As such, it’s important to restrict, fortify, and monitor outbound traffic from a company network. In short, organizations need to control where their data can travel and look out for any anomalous patterns. Best practices for network security organizations include implementing a good incident response plan and employing SIEM and DLP technologies. In addition, choosing the right cloud provider for their requirements and designing or re-architecting applications with data egress costs in mind can contribute significantly to an organization’s cloud ROI.

AI can help CIOs analyze data to optimize cloud spend and suggest code tweaks to architect to minimize egress. Learn how to harness the power of artificial intelligence now to address talent, security, and other challenges.

Data Egress FAQs

What is data egress cost?

In addition to the cost of compute and storage resources, cloud providers also meter and bill for data egress.
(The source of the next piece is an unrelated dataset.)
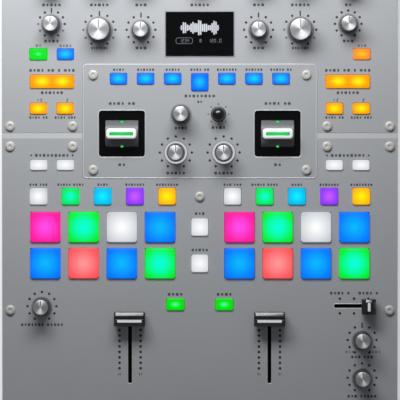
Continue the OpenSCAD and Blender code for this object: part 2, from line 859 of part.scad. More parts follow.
module fader_left() fader([-fader_x, fader_y], 0, cap_w, cap_d);
module fader_right() fader([fader_x, fader_y], 0, cap_w, cap_d);
module crossfader() fader([0, cross_y], 90, cap_w, cap_d);
module cue_slider() fader([cue_x, cue_y], 90, cue_cap_d, cap_d);

// A lock-or-hold paddle: a bar on a drum that rocks on its axle
module paddle(x) {
    color("white")
        translate([x, paddle_y, 0]) {
            rod_x(-drum_w / 2, drum_w / 2, 0, drum_z, drum_r);
            rod_x(-drum_w / 2 - axle_reach, drum_w / 2 + axle_reach, 0, drum_z, axle_r);
            root_z = drum_z + drum_r - 3;
            soft_block([0, 0, root_z], [paddle_w, paddle_d, paddle_top - root_z], 2.2);
        }
}

module paddle_left() paddle(-paddle_x);
module paddle_right() paddle(paddle_x);

// The ring that lets the beat stick tip both ways
module beat_gimbal() {
    color("gray")
        translate([stick[0], stick[1], 0])
            difference() {
                union() {
                    post([0, 0, pivot_z - gimbal_h / 2], gimbal_r, gimbal_h);
                    rod_x(-gimbal_r - 3.5, gimbal_r + 3.5, 0, pivot_z, gimbal_pin_r);
                }
                post([0, 0, pivot_z - 5], gimbal_bore_r, 10);
                rod_y(0, -8, 8, pivot_z, stick_pin_r + shaft_fit);
            }
}

module beat_stick() {
    color("black")
        translate([stick[0], stick[1], 0]) {
            post([0, 0, pivot_z - 3], 2, ball_z - pivot_z);
            rod_y(0, -gimbal_r + 0.2, gimbal_r - 0.2, pivot_z, stick_pin_r);
            translate([0, 0, ball_z])
                sphere(ball_r);
        }
}

// The power rocker, shown switched off
module power_switch() {
    color("black")
        translate([inlet_x, switch_pivot_y, switch_z])
            rotate([-10, 0, 0]) {
                translate([-6, 0, 0])
                    rotate([90, 0, 90])
                        linear_extrude(12)
                            polygon([
                                [-3, -4], [4, -8.6], [7.5, -8.6], [6.4, 0],
                                [7.5, 8.6], [4, 8.6], [-3, 4],
                            ]);
                rod_x(-7.5, 7.5, 0, 0, 1.5);
            }
}

// Lit keys: each has a lip that stops it under the panel
module lit_keys(keys, rise, tint) {
    for (k = keys)
        color(tint) {
            soft_block([k[0], k[1], key_bottom], [k[2], k[3], panel_z + rise - key_bottom], key_corner);
            soft_block([k[0], k[1], lip_z], [k[2] + 2 * lip_w, k[3] + 2 * lip_w, lip_t], key_corner);
        }
}

module input_keys() lit_keys(INPUT_KEYS, key_rise, "limegreen");
module loop_keys() lit_keys(LOOP_KEYS, key_rise, "orange");
module fx_keys() lit_keys(FX_KEYS, key_rise + fx_rise, "dodgerblue");
module parameter_keys() lit_keys(PARAMETER_KEYS, key_rise, "white");
module mode_keys() lit_keys(MODE_KEYS, key_rise, "turquoise");
module pads_left() lit_keys(PAD_KEYS_LEFT, key_rise + 0.6, "deepskyblue");
module pads_right() lit_keys(PAD_KEYS_RIGHT, key_rise + 0.6, "deepskyblue");
module tap_shift_keys() lit_keys(TAP_SHIFT_KEYS, key_rise, "white");
module sync_keys() lit_keys(SYNC_KEYS, key_rise, "limegreen");

base_tray();
upper_faceplate();
lower_faceplate();
fx_plate();
panel_screws();
rear_panel();
rubber_feet();
circuit_boards();
potentiometers();
fader_modules();
power_supply();
power_inlet();
xlr_outputs();
jack_sockets();
rca_jacks();
usb_ports();
headphone_jacks();
display_window();
display_module();
paddle_wells();
mic_level();
mic_tone();
session_in();
session_out();
level_left();
level_right();
filter_left();
filter_right();
high_left();
high_right();
mid_left();
mid_right();
low_left();
low_right();
main_level();
booth_level();
fx_time();
depth_left();
depth_right();
sampler_level();
cue_mix();
cue_level();
fader_left();
fader_right();
crossfader();
cue_slider();
paddle_left();
paddle_right();
beat_gimbal();
beat_stick();
power_switch();
input_keys();
loop_keys();
fx_keys();
parameter_keys();
mode_keys();
pads_left();
pads_right();
tap_shift_keys();
sync_keys();
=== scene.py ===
import json
import math

import bmesh
import bpy
from mathutils import Matrix, Vector

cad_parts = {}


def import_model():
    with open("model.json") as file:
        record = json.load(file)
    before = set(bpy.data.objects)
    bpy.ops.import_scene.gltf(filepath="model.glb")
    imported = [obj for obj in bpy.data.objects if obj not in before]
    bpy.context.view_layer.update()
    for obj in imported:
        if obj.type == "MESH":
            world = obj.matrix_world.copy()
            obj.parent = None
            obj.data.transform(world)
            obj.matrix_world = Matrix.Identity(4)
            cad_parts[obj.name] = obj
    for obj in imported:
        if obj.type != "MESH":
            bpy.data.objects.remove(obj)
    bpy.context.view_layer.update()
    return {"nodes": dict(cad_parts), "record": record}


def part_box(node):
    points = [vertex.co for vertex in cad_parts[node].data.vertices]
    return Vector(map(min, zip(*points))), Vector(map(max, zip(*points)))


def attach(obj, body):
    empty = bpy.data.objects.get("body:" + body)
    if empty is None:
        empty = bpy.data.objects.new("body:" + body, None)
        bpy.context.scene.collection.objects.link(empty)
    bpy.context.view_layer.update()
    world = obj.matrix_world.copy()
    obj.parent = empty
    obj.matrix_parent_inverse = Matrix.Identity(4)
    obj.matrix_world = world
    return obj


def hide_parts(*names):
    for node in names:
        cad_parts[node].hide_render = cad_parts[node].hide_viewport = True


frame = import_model()
nodes = frame["nodes"]
scene = bpy.context.scene
scene.view_settings.view_transform = "Standard"

MM = 0.001  # a millimetre in metres


def node_box(node):
    """A CAD node's lowest and highest corners, in millimetres."""
    lo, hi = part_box(node)
    return lo / MM, hi / MM


def middle(node):
    lo, hi = node_box(node)
    return (lo + hi) / 2


PANEL = node_box("upper_faceplate")[1].z
FX_TOP = node_box("fx_plate")[1].z


# ---------------------------------------------------------------- materials


def lin(r, g, b):
    """A colour from its display values, 0 to 255."""
    out = []
    for v in (r, g, b):
        v /= 255
        out.append(v / 12.92 if v <= 0.04045 else ((v + 0.055) / 1.055) ** 2.4)
    return (*out, 1.0)


class Nodes:
    """A new material's nodes, with short calls to add and link them."""

    def __init__(self, name):
        self.mat = bpy.data.materials.new(name)
        self.mat.use_nodes = True
        self.tree = self.mat.node_tree
        self.shader = self.tree.nodes["Principled BSDF"]

    def add(self, kind, **values):
        node = self.tree.nodes.new("ShaderNode" + kind)
        for key, value in values.items():
            if hasattr(node, key):
                setattr(node, key, value)
            else:
                node.inputs[key].default_value = value
        return node

    def link(self, out, into):
        self.tree.links.new(out, into)

    def coords(self, kind="Object", scale=(1, 1, 1)):
        source = self.add("TexCoord").outputs[kind]
        mapping = self.add("Mapping")
        mapping.inputs["Scale"].default_value = scale
        self.link(source, mapping.inputs["Vector"])
        return mapping.outputs["Vector"]

    def noise(self, vector, scale, detail=3.0, rough=0.5):
        node = self.add("TexNoise", Scale=scale, Detail=detail, Roughness=rough)
        self.link(vector, node.inputs["Vector"])
        return node.outputs["Fac"]

    def spread(self, fac, low, high):
        node = self.add("MapRange")
        node.inputs["To Min"].default_value = low
        node.inputs["To Max"].default_value = high
        self.link(fac, node.inputs["Value"])
        return node.outputs["Result"]

    def ramp(self, fac, stops):
        node = self.add("ValToRGB")
        points = node.color_ramp.elements
        while len(points) < len(stops):
            points.new(0.5)
        for point, (place, colour) in zip(points, stops):
            point.position = place
            point.color = colour
        self.link(fac, node.inputs["Fac"])
        return node.outputs["Color"]

    def bump(self, height, strength, distance):
        node = self.add("Bump", Strength=strength, Distance=distance)
        self.link(height, node.inputs["Height"])
        self.link(node.outputs["Normal"], self.shader.inputs["Normal"])
        return node

    def set(self, **values):
        for key, value in values.items():
            self.shader.inputs[key.replace("_", " ")].default_value = value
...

While these costs can vary by cloud provider, they are typically charged on a per-gigabyte basis for data that travels between cloud regions, availability zones, or to the internet or on-premises networks. Data egress fees can also differ based on the target location and cloud provider. They can be reduced by compressing data, leveraging content delivery networks, and colocating data to limit cross-region traffic.

What is egress in cloud computing?

Egress is defined as data that goes from one network to another, but the term takes on further complexity in cloud computing. With virtual machines and networks, standard network traffic between cloud regions or availability zones is considered data egress. Additionally, data that travels from the cloud back to on-premises networks or the internet is also metered as data egress.